The biggest draw for Final Fantasy 4 GBA was the "Lunar Ruins." This was a massive, 50-floor optional dungeon added to the end of the game. It wasn't just a mindless grind, either. It featured character-specific trials that fleshed out the backstories of the cast.

Think about the party members you lose along the way. In the original game, once Yang, Edward, Cid, Palom, and Porom leave your party, they're gone. You’re stuck with the "final five" for the trek to the moon.

The GBA version changed everything by introducing a party swap mechanic. Right before you head to the final dungeon, you can go back to Mysidia and pick up any of the characters who survived earlier in the story. Want to take Edward, the "spoony bard," to fight the final boss? You can do it. It’s objectively a terrible tactical decision because Edward is fragile, but the option is what matters. It added a layer of replayability that the 1991 version lacked.

New Gear and Power Creep

With new characters comes new loot. The Lunar Ruins dropped "Ultimate Weapons" for everyone. We’re talking about gear that makes the legendary Ragnarok sword look like a butter knife. Cecil gets the Lightbringer. Kain gets the Abel's Lance. These items broke the game’s difficulty curve, but after beating the core story for the tenth time, being "overpowered" is half the fun.

Sound and Vision: A Trade-off

Purists hate the music in Final Fantasy 4 GBA. The GBA’s sound chip was notoriously "crunchy" compared to the SNES’s dedicated Sony SPC700 sound hardware. Nobuo Uematsu’s masterpiece soundtrack sounds thinner here. The bass is gone. The strings sound like kazoos.

However, the visual updates are striking. The character portraits in the dialogue boxes—drawn by the legendary Yoshitaka Amano—add a level of emotion that the 16-bit sprites couldn't convey on their own. Cecil looks tragic. Rosa looks elegant. Edge looks like a cocky jerk. It grounds the story in a way that feels more like a modern RPG and less like a relic of the Reagan era.

The "E" Version and the Fan Fixes

If you are looking to buy a copy today, you need to be careful. There were two main versions of the GBA port.

The Japanese and initial North American releases had the worst glitches. However, the European release (and later Japanese "Rev 1" carts) fixed a huge chunk of the ATB timing issues. If you see a cartridge with the "E" rating and a European region code, that’s the one to get. It’s the most stable official version of the game.
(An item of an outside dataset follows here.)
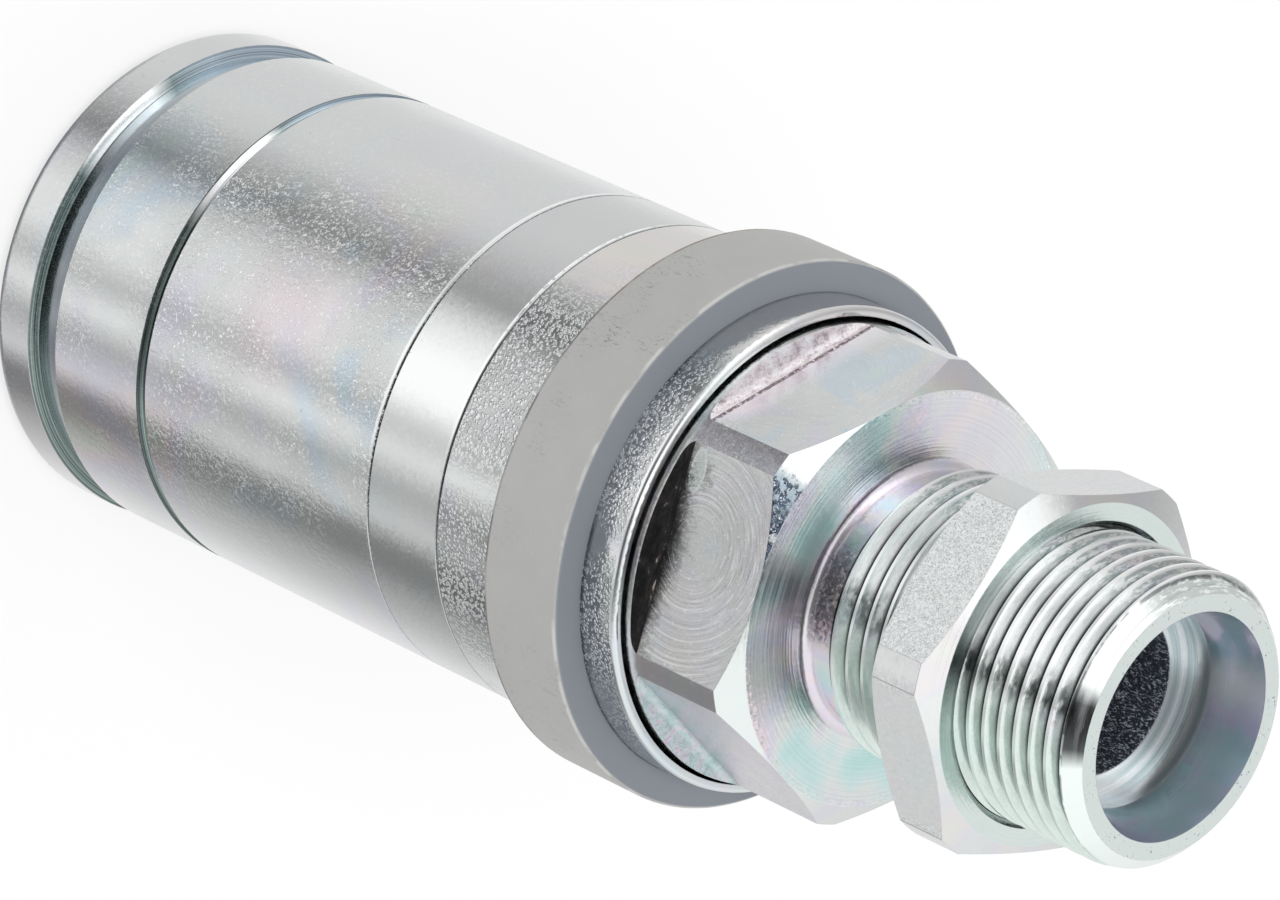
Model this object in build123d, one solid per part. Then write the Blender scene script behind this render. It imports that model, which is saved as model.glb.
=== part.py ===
from build123d import *
import os
from math import radians, sqrt, tan

# A push-pull hydraulic coupling socket, in millimetres.
# It stands on its socket mouth: Z runs from the mouth up to the threaded tube end,
# and the origin is the middle of the mouth face.

# Outer sleeve, whose radii are built up from the socket bore outwards
SLEEVE_WALL = 1.3
SPIGOT_WALL = 1.1
RIM_PROUD = 0.1
RIM_WIDTH = 4.25
RIM_ROUNDING = 1.2
RIM_GROOVE_DEPTH = 0.85
RIM_GROOVE_WALL = 0.35
RIM_TAPER_LENGTH = 2.7
RIM_TAPER_RISE = 0.6
LINE_GROOVE_FROM_RIM = 17.1
LINE_GROOVE_WIDTH = 0.9
LINE_GROOVE_DEPTH = 0.35
FRONT_SLEEVE_LENGTH = 43.4
BAND_LENGTH = 7.5
REAR_SLEEVE_LENGTH = 18.5
TAIL_STEP = 0.4
TAIL_WALL = 0.7
TAIL_LENGTH = 11.2
TAIL_ROUNDING = 0.4
RUBBER_WALL = 2.45
RUBBER_LENGTH = 7.7
RUBBER_EDGE = 0.25
SPIGOT_LENGTH = 11.1
SLEEVE_SETBACK = 0.4
SLEEVE_TRAVEL = 5.0
SEAM_CHAMFER = 0.12

# Dust seal in the spigot, which wipes the adapter
DUST_SEAL_WIDTH = 2.5
DUST_GROOVE_DEPTH = 1.0
DUST_SEAL_FROM_END = 2.5

# Socket for the probe of the mating half
BORE_D = 20.6
ENTRY_STEP = 0.3
ENTRY_LAND = 0.7
MOUTH_CHAMFER = 1.2
MOUTH_CHAMFER_ANGLE = 30.0
CAGE_WALL = 3.4
NOSE_LAND = 1.62
NOSE_CHAMFER = 0.6
BALL_D = 4.76
BALL_COUNT = 8
BALL_HOLE_CLEARANCE = 0.05
BALL_LIP = 0.2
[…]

👉 See also: How to Explore the Ancient Lair BG3 Without Getting Wrecked

If you’re into the emulation scene, the community has actually created "restoration" patches. These fan-made fixes port the high-quality SNES music back into the GBA game and fix the lag. It creates the "definitive" 2D version of the game. It’s the best of both worlds: the extra content of the GBA with the technical polish of the SNES.
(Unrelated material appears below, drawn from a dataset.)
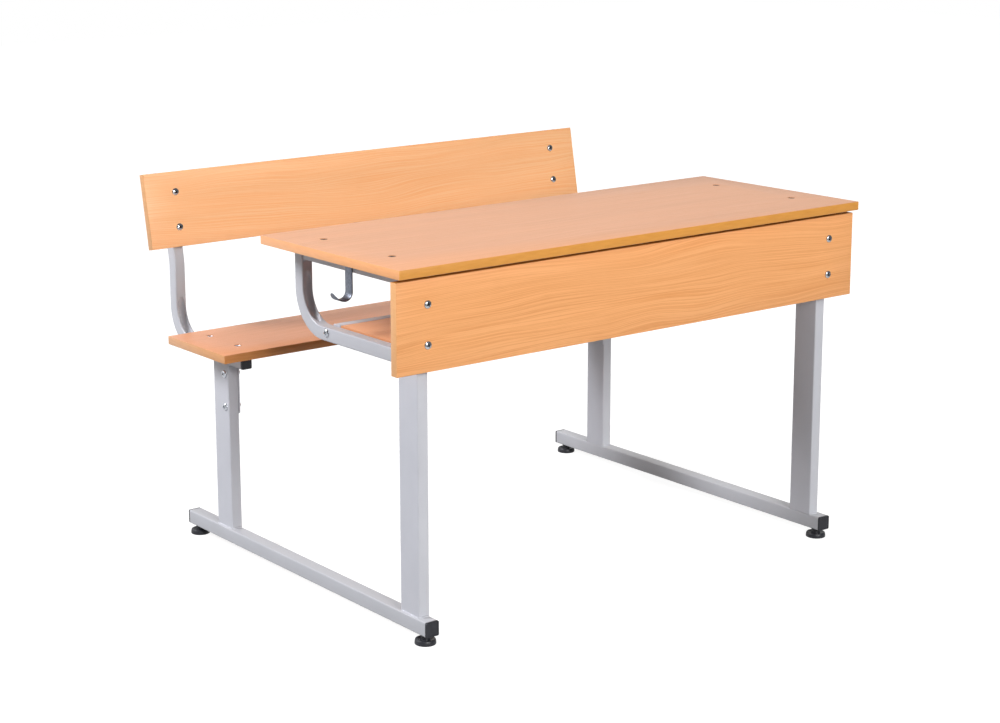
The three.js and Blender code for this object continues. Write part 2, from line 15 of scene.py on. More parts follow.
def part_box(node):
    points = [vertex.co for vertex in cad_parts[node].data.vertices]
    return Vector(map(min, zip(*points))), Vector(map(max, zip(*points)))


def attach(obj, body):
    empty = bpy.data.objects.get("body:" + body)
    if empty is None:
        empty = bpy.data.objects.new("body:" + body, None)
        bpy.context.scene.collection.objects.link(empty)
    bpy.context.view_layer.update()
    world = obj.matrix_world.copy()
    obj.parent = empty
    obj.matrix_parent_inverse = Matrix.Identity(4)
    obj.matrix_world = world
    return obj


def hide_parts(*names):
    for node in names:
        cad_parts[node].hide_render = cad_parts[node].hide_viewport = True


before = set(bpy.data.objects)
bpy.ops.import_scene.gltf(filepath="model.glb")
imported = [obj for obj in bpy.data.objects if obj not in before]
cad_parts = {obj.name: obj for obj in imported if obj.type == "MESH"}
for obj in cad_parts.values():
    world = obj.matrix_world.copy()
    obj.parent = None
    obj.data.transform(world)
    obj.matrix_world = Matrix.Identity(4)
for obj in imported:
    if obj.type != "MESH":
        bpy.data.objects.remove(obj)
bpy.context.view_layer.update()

MM = 0.001

# %% [markdown]
# ## The camera
# The picture was taken from the outer left corner of the desk, a little above the desktop. Three
# angles and a focal length, worked out from the corners of the boards, place the camera. The
# picture is cropped off centre, so the lens is shifted a little instead of turning the camera,
# which would change the perspective.

# %% Camera
CAMERA_PLACE = (-2.7655, -3.5113, 1.4723)
CAMERA_YAW, CAMERA_PITCH, CAMERA_ROLL = 34.829, -12.331, -0.815


def aim(yaw, pitch, roll):
    """The camera's turn: yaw from +Y towards +X, pitch above the horizon, then roll."""
    yaw, pitch, roll = (math.radians(angle) for angle in (yaw, pitch, roll))
    ahead = Vector((
        math.sin(yaw) * math.cos(pitch), math.cos(yaw) * math.cos(pitch), math.sin(pitch),
    ))
    right = Vector((math.cos(yaw), -math.sin(yaw), 0))
    up = right.cross(ahead)
    rolled_right = right * math.cos(roll) + up * math.sin(roll)
    rolled_up = up * math.cos(roll) - right * math.sin(roll)
    return Matrix((rolled_right, rolled_up, -ahead)).transposed()


lens = bpy.data.cameras.new("camera")
lens.lens = 75.74
lens.sensor_width = 36
lens.shift_x = 0.13
lens.shift_y = -0.0495
camera = bpy.data.objects.new("camera", lens)
bpy.context.collection.objects.link(camera)
turn = aim(CAMERA_YAW, CAMERA_PITCH, CAMERA_ROLL).to_4x4()
camera.matrix_world = Matrix.Translation(CAMERA_PLACE) @ turn
bpy.context.scene.camera = camera
bpy.context.scene.view_settings.view_transform = "Standard"
print("camera at", [round(v, 3) for v in camera.location])

# %% [markdown]
# ## Small helpers
# Every piece starts as a primitive, is shaped in edit mode and is finished with modifiers. An
# operator works on whatever is selected, so the helpers clear the selection first and then pick
# faces, edges or vertices by where they are and which way they point.

# %% Helpers for modelling
X, Y, Z = 0, 1, 2
NEARLY = 0.9  # what points this much along an axis lies along it
HARDLY = 0.1  # and what points this little along it is square to it
LEVEL = 0.99  # a flat face is this level, but not the strips that round its edges
SAME_PLACE = 0.01 * MM
CLOSE = 0.1 * MM
ROUND = 0.5  # the bevel profile that is an arc of a circle


def clear_selection():
    bpy.ops.object.select_all(action="DESELECT")


def only(piece):
    clear_selection()
    piece.select_set(True)
    bpy.context.view_layer.objects.active = piece


def settle(piece):
    """Writes the object's place, turn and size into its mesh."""
    only(piece)
    bpy.ops.object.transform_apply(location=True, rotation=True, scale=True)


def added(name, size=(1, 1, 1)):
    """The primitive that was just added, named, sized and settled."""
    piece = bpy.context.object
    piece.name = piece.data.name = name
    piece.scale = size
    settle(piece)
    return piece


def edit(piece, kind):
    """Opens the piece in edit mode with nothing selected. Kind is VERT, EDGE or FACE."""
    only(piece)
    bpy.ops.object.mode_set(mode="EDIT")
    bpy.ops.mesh.select_mode(type=kind)
    bpy.ops.mesh.select_all(action="DESELECT")


def close(piece):
    """Leaves edit mode with doubles merged and faces pointing out."""
    bpy.ops.mesh.select_all(action="SELECT")
    bpy.ops.mesh.remove_doubles(threshold=SAME_PLACE)
    bpy.ops.mesh.normals_make_consistent(inside=False)
    bpy.ops.object.mode_set(mode="OBJECT")
    return piece


def pick(piece, kind, test):
    """Selects, in edit mode, the verts, edges or faces that pass the test."""
    shape = bmesh.from_edit_mesh(piece.data)
    bpy.ops.mesh.select_all(action="DESELECT")
    for part in getattr(shape, kind):
        if test(part):
            part.select = True
    shape.select_flush_mode()
    bmesh.update_edit_mesh(piece.data)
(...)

Why We Still Talk About This Port

Final Fantasy 4 GBA represents a specific era of gaming history. It was the bridge between the old-school "Nintendo Hard" days and the modern "Quality of Life" era. It gave us a Bestiary to track every monster we fought. It gave us a Quick Save feature so we could play on the bus without losing progress.

It also humanized the characters. Those trials in the Lunar Ruins showed us Edward’s lingering grief over Anna and Yang’s dedication to his monks. For a game released in 1991, that extra 2005 context made the world feel lived-in.

The story of Cecil’s redemption—from a dark knight committing war crimes to a paladin seeking forgiveness—is universal. It doesn't matter if the frame rate drops during a fire spell. The moment Cecil has to fight his own dark reflection on Mt. Ordeals still hits just as hard on a GBA SP as it does on a 65-inch OLED.

Finding Your Copy

If you're hunting for this on eBay, watch out for bootlegs. The GBA market is flooded with fakes. A real Final Fantasy 4 GBA cart will have:

  • A stamped number on the label (you have to tilt it in the light to see it).
  • A high-quality "Nintendo" logo on the circuit board visible through the bottom.
  • A legitimate weight; fakes feel light and "clicky."

It isn't cheap anymore. Expect to pay anywhere from $60 to $100 for a loose cartridge in 2026. Is it worth it? Honestly, yeah. If you’re a collector or someone who prefers the snappy feel of 2D sprites over the 3D Nintendo DS remake or the "clean" but controversial Pixel Remasters, this is the version with the most "soul."

Actionable Next Steps

If you want to experience this specific version of the game, here is the best way to do it without losing your mind:

  1. Track down the European version (AGB-BF4P-EUR). It fixes the turn-order bugs that plague the US release.
  2. Play on an Analogue Pocket or a modified GBA with an IPS screen. The original GBA screens are too dark for the revised color palette of this port.
  3. Don't ignore the party swap. Once you reach the end of the game, go back and recruit the twins, Palom and Porom. Their "Twin Magic" is devastatingly fun in the endgame content.
  4. Complete the trials. Each character has a specific item needed to unlock their trial in the Lunar Ruins. Don't sell anything that looks like a "unique" quest item.

Final Fantasy 4 GBA isn't the "perfect" version of Cecil's journey. It's messy and loud. But it's also the version that tried the hardest to give fans something new, and for that reason, it remains an essential piece of any RPG fan's library.